In a healthy MSP-client relationship, the aim is to avoid direct legal disputes as much as possible. Disagreements can strain the relationship and often lead to substantial legal costs and reputational harm. The design of the MSA’s insurance and limitation of liability clauses we provide helps prevent such direct conflicts by delineating the financial obligations of both parties and creating a framework for dispute resolution that revolves around the insurance carriers, not the parties themselves.

Provider’s Insurance Obligations

MSPs are generally tasked with maintaining professional liability insurance, which covers potential legal costs and claims resulting from service errors, omissions, or negligence.

In our MSA templates, the MSP is required to maintain professional liability insurance, including errors and omissions, with aggregate limits of at least One Million Dollars (US $1,000,000). This safeguards the MSP’s business from unforeseen professional liabilities and exemplifies a commitment to excellence.

Client’s Insurance Obligations

Clients are typically required to maintain specific insurance coverage, adding another layer of financial protection.

In our MSA templates, we stipulate that clients should maintain an insurance coverage minimum of One Million Dollars (US $1,000,000). This coverage includes commercial general liability, workers’ compensation, and first-party cyber liability, offering broad protection from physical damage claims to potential cyber incidents.

The First Dollar Out

The first-dollar-out approach stipulates that the client’s insurance will pay for any damages before the MSP’s insurance becomes involved. This approach is clearly outlined in the MSAs we provide, which mandates that the client’s insurance is primary over the MSP’s insurance.

Assistance with Insurance Applications and the MSP’s Role

MSPs often extend help to clients with insurance applications or provide technical assistance during the underwriting process. It’s crucial, however, to define the extent of responsibility in these cases.

Our MSAs templates establish that while MSPs can assist with insurance-related tasks, clients retain sole responsibility for the accuracy of information provided. Therefore, MSPs are not held accountable for any adverse actions taken by insurance carriers in connection with underwriting or claims administration. This clause ensures MSPs can assist without assuming undue risks.

Insurance Companies: The Buffer

In the event of an issue where the client’s carrier believes the MSP was responsible, the client’s insurer may choose to sue. However, rather than a direct dispute between the MSP and the client, this becomes a matter between two insurance companies. The MSP’s insurance will step in to provide a defense against the claim.

Having insurance companies “fight” each other, so to speak, is more advantageous for both the MSP and the client. This dynamic keeps the dispute within the realm of insurance law and away from the direct MSP-client relationship. It leverages the expertise of the insurance companies in handling claims and can reduce the emotional and reputational toll that could come from a direct legal dispute.

Insurance and the Limitation of Liability Clause

The Limitation of Liability clause outlines the scope of financial responsibility in the event of service-related incidents. This clause interacts with the MSP’s professional liability insurance policy to determine the maximum claimable amount.

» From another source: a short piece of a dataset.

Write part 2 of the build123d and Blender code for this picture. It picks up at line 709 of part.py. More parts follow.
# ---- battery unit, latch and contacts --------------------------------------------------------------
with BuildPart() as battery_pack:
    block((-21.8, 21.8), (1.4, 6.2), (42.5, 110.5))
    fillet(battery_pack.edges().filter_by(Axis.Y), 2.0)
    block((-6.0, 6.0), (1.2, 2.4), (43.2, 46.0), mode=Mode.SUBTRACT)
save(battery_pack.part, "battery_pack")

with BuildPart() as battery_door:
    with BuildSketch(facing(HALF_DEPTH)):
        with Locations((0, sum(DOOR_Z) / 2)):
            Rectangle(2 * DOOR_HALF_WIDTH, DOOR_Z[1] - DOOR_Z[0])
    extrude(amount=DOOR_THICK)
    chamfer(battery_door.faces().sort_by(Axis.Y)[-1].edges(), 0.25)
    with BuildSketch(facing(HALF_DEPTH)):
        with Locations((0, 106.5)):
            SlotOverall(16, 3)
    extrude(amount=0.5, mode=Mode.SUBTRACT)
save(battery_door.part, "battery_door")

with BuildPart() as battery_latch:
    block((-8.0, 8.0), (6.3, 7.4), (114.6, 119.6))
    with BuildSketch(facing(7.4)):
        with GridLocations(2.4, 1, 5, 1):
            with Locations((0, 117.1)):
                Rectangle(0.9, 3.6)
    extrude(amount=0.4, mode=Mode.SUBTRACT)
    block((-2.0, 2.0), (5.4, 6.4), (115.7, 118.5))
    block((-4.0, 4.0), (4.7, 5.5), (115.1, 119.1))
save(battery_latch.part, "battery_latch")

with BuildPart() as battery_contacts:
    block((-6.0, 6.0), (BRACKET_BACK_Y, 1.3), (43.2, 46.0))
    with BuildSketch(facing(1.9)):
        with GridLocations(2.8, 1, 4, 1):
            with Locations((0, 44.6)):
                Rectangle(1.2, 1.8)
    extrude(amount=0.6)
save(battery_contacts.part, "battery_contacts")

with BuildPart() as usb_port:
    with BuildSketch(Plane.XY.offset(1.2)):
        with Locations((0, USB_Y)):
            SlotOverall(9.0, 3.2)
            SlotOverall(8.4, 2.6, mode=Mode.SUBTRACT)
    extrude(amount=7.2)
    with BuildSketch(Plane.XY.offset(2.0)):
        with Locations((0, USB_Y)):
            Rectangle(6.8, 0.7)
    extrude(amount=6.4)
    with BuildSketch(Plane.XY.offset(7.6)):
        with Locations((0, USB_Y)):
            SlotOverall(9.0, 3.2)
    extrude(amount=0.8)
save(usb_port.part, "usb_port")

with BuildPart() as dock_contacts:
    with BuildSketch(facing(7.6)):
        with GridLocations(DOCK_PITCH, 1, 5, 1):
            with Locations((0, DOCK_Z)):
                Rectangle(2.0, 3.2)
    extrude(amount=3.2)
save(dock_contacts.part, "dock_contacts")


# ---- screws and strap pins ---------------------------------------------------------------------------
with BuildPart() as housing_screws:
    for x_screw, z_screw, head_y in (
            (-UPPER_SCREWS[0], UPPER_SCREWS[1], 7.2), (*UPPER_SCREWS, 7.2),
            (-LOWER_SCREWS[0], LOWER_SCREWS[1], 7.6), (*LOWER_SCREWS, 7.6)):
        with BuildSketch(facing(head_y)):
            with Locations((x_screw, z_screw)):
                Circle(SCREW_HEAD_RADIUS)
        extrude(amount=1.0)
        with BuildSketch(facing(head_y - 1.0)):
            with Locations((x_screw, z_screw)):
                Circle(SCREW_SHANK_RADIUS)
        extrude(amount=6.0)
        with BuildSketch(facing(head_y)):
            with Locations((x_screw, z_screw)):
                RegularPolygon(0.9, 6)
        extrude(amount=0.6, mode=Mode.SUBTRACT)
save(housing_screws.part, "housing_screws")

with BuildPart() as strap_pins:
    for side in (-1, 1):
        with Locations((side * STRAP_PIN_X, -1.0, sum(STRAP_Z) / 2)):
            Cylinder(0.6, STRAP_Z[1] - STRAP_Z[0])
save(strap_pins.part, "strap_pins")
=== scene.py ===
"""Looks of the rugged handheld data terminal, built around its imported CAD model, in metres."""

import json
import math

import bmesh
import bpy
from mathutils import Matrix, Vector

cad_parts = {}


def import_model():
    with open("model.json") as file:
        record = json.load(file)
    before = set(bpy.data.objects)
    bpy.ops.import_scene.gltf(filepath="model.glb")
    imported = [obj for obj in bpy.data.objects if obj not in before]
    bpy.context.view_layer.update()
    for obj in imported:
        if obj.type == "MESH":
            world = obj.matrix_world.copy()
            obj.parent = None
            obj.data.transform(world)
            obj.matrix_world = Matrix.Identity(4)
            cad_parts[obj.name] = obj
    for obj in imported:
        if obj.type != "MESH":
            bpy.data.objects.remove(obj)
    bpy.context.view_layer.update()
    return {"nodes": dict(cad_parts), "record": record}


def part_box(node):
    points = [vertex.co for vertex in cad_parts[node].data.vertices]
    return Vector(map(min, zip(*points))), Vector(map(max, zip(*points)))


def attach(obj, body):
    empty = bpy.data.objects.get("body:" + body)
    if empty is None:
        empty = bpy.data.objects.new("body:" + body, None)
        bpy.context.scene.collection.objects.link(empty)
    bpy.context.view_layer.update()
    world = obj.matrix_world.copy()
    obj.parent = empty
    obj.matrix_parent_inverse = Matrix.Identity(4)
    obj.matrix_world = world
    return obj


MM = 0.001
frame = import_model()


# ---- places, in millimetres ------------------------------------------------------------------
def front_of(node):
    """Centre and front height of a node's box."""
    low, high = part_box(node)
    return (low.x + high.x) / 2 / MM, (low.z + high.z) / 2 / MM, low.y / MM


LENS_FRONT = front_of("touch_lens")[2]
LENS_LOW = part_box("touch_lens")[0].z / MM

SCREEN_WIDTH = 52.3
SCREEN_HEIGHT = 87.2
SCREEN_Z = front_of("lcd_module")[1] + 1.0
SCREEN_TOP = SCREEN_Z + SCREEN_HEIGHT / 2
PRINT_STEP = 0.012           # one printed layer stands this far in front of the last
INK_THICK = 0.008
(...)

In our MSA template, the MSP’s liability is limited to the greater of the proceeds from the MSP’s professional liability insurance or the total payments made by the client in the previous six months. Therefore, the liability of the MSP is directly correlated with the coverage provided by its insurance.

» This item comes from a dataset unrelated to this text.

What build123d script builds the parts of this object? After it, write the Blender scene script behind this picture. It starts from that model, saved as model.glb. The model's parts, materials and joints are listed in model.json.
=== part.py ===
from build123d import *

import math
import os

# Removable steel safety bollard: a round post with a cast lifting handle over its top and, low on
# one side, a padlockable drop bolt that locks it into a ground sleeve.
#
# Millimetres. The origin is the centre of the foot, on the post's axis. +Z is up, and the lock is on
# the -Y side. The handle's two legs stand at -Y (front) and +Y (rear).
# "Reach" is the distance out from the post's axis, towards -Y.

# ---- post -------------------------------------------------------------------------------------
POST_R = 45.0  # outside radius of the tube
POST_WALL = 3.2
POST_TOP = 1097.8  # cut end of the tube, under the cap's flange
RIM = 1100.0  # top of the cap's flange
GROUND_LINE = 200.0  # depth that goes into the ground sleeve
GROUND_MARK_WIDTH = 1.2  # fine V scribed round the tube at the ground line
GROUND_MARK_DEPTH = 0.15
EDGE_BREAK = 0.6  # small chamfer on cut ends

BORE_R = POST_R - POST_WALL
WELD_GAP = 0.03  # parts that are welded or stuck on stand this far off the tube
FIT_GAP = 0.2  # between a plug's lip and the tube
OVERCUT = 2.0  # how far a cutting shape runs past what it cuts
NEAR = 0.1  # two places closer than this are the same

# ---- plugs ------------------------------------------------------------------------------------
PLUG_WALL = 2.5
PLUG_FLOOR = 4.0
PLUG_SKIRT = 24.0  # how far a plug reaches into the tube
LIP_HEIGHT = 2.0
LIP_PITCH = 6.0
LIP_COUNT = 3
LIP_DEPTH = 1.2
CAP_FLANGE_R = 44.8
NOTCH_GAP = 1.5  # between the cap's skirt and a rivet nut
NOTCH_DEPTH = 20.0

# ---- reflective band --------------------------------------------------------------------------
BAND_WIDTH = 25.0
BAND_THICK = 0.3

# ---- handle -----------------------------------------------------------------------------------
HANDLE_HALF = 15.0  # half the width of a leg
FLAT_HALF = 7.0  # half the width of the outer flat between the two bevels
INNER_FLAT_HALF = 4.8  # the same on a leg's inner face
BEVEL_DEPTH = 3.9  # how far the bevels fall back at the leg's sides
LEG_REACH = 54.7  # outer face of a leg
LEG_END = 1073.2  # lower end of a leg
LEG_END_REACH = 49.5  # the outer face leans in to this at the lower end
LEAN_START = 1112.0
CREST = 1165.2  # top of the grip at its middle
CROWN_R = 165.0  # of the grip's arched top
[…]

In case of an insurance coverage dispute, the MSAs we provide stipulate that the MSP isn’t required to dispute the coverage determination or file a declaratory judgment action. This clause acts as a safeguard, allowing the MSP to avoid unnecessary litigation and concentrate on its core business operations.

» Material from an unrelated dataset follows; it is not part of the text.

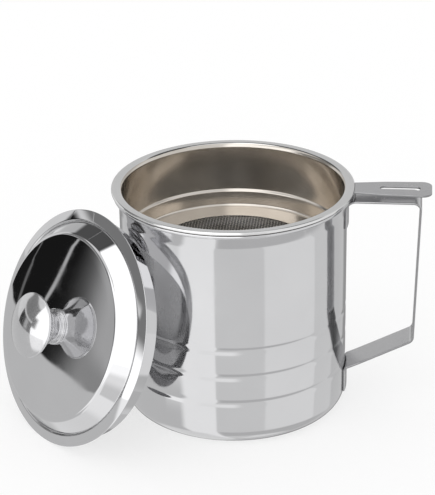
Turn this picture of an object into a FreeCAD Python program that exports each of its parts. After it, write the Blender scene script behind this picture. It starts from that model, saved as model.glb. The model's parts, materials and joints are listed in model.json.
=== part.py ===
# Grease keeper: a steel pot with a strip handle, a lift-out strainer and a domed lid.
# Millimetres. Origin at the centre of the pot's flat base, +Z up, handle towards +X.
# The strainer sits in the pot's mouth. The lid is off and leans against the pot's wall.
import FreeCAD, Part
import math
import os

# Pot
body_radius = 60.0
pot_wall = 0.6
base_corner = 9.0
bead_top = 122.1
bead_reach = 3.0
bead_height = 2.4
bead_edge = 1.2
flare_reach = 1.0
flare_height = 4.0
ring_heights = [25.5, 40.7, 55.9]
ring_width = 5.4
ring_depth = 0.4

# Strainer
strainer_wall = 0.5
strainer_gap = 0.9
flange_reach = 0.9
flange_height = 1.7
flange_hem = 1.6
flange_edge = 0.7
lip_radius = 2.5
basket_depth = 36.5
step_depths = [21.5, 29.5]
step_width = 2.5
step_height = 1.6
basket_corner = 6.0
floor_ring_width = 10.0
seat_gap = 0.2

# Flats that stand for each rounded bend
bend_flat_count = 3

# Mesh floor and the ring that clamps it
mesh_wire = 0.8
mesh_pitch = 7.0
mesh_thickness = 0.5
mesh_grip = 3.0
clamp_thickness = 0.6
clamp_gap = 0.03

# Finger tab on the strainer
tab_thickness = 1.0
tab_drop = 0.2
tab_overlap = 1.0
tab_tip_x = 104.0
tab_root_half = 6.6
tab_tip_half = 9.8
tab_waist_x = 80.0
tab_waist_half = 8.8
tab_corner = 5.0
slot_start_x = 77.0
slot_end_x = 94.0
slot_width = 4.7

# Strip handle
strap_thickness = 1.0
strap_width = 19.0
strap_drop = 2.6
strap_outer_x = 99.2
strap_lean = 2.4
strap_lower_z = 39.5
strap_root_z = 21.5
strap_bend = 4.0
foot_bend = 2.2
upper_bend = 4.6
foot_straight = 1.0
upper_foot_length = 15.5
lower_foot_end_z = 8.0
weld_gap = 0.03

# Lid, with its own origin at the centre of the plane it rests on
lid_wall = 0.6
lid_reach = 4.0
lid_edge_height = 1.8
lid_edge_break = 1.0
lid_ring_width = 5.6
crease_depth = 0.8
crease_width = 0.8
dome_rise = 1.5
dome_flat_count = 2
seat_margin = 1.0
shoulder_width = 6.6
shoulder_height = 8.5
skirt_depth = 10.0
skirt_wall = 0.4
plug_clearance = 0.5
skirt_flange = 2.6

# Knob
knob_foot_radius = 9.4
knob_foot_height = 1.6
foot_edge = 0.6
neck_radius = 8.4
neck_top_radius = 16.0
neck_length = 12.8
flare_power = 1.7
flare_flat_count = 4
cap_radius = 16.9
cap_edge = 1.6
cap_edge_slant = 0.5
cap_dome = 5.2
cap_flat_count = 3
insert_radius = 4.5
thread_radius = 2.0
fit = 0.05
screw_hole_gap = 0.2
screw_head_radius = 4.2
screw_head_height = 2.2
screw_grip = 12.0
washer_radius = 6.0
washer_thickness = 0.8

# How the lid leans on the pot
lid_tilt = 20.4
lid_facing = 222.8
lid_bearing = 207.6
lean_gap = 0.3


def point(r, z):
    return FreeCAD.Vector(r, 0, z)


# Corners are (r, z), or (r, z, radius) for one that is bent round.
def outline(corners):
    spots = [point(corner[0], corner[1]) for corner in corners]
    path = []
    for i, corner in enumerate(corners):
        if len(corner) == 2:
            path.append(spots[i])
            continue
        radius = corner[2]
        before = (spots[i - 1] - spots[i]).normalize()
        after = (spots[(i + 1) % len(spots)] - spots[i]).normalize()
        half = before.getAngle(after) / 2
        reach = radius / math.tan(half)
        inward = (before + after).normalize()
        middle = spots[i] + inward * (radius / math.sin(half) - radius)
        bend = Part.Arc(spots[i] + before * reach, middle, spots[i] + after * reach)
        path += bend.toShape().discretize(bend_flat_count + 1)
    return Part.makePolygon(path + path[:1])


def turned(corners):
    face = Part.Face(outline(corners))
    return face.revolve(FreeCAD.Vector(0, 0, 0), FreeCAD.Vector(0, 0, 1), 360)


def ring_dents(radius):
    dents = []
    for height in ring_heights:
        dents.append((radius, height - ring_width / 2))
        dents.append((radius - ring_depth, height))
        dents.append((radius, height + ring_width / 2))
    return dents


def pot_shell():
    inner = body_radius - pot_wall
    bead_radius = body_radius + bead_reach
    bead_bottom = bead_top - bead_height
    corners = [(0, 0), (body_radius, 0, base_corner)]
    corners += ring_dents(body_radius)
    corners += [
        (body_radius, bead_bottom - flare_height),
        (body_radius + flare_reach, bead_bottom),
        (bead_radius, bead_bottom),
        (bead_radius, bead_top - bead_edge),
        (bead_radius - bead_edge, bead_top),
        (inner + flare_reach, bead_top),
        (inner, bead_bottom - flare_height),
    ]
    corners += reversed(ring_dents(inner))
    corners += [(inner, pot_wall, base_corner - pot_wall), (0, pot_wall)]
    return turned(corners)


basket_outer = body_radius - pot_wall - strainer_gap
basket_inner = basket_outer - strainer_wall
flange_radius = body_radius + bead_reach + flange_reach
flange_bottom = bead_top + seat_gap
flange_top = flange_bottom + flange_height
floor_top = flange_top - basket_depth
floor_bottom = floor_top - strainer_wall
floor_radius = basket_inner - step_width * len(step_depths)
mesh_hole = floor_radius - floor_ring_width


def strainer_basket():
    inside = []
    outside = []
    radius = basket_inner
    for depth in step_depths:
        top = flange_top - depth
        inside += [(radius, top), (radius - step_width, top - step_height)]
        outside += [(radius + strainer_wall, top), (radius - step_width + strainer_wall, top - step_height)]
        radius -= step_width
    outer_corner = basket_corner + strainer_wall
    corners = [
        (flange_radius, flange_bottom),
        (flange_radius, flange_top - flange_edge),
        (flange_radius - flange_edge, flange_top),
        (basket_inner, flange_top, lip_radius),
    ]
    corners += inside
    corners += [(radius, floor_top, basket_corner), (mesh_hole, floor_top), (mesh_hole, floor_bottom)]
    corners += [(radius + strainer_wall, floor_bottom, outer_corner)]
    corners += reversed(outside)
    corners += [
        (basket_outer, flange_top - strainer_wall),
        (flange_radius - flange_hem, flange_top - strainer_wall),
        (flange_radius - flange_hem, flange_bottom),
    ]
    return turned(corners)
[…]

MSAs are vital for clearly defining the rights, responsibilities, and protections for both MSPs and their clients. In our practice, we see the profound impact that a well-crafted MSA can have in creating stronger relationships between MSPs and their clients, leading to growth and success for all parties involved. The strategic structuring of insurance obligations and limitations of liability within these agreements are core components of this success.

By fostering clear communication, delineating responsibilities, and creating a mechanism for resolving potential disputes, these provisions help to establish trust and assurance, which are the bedrocks of a successful MSP-client partnership.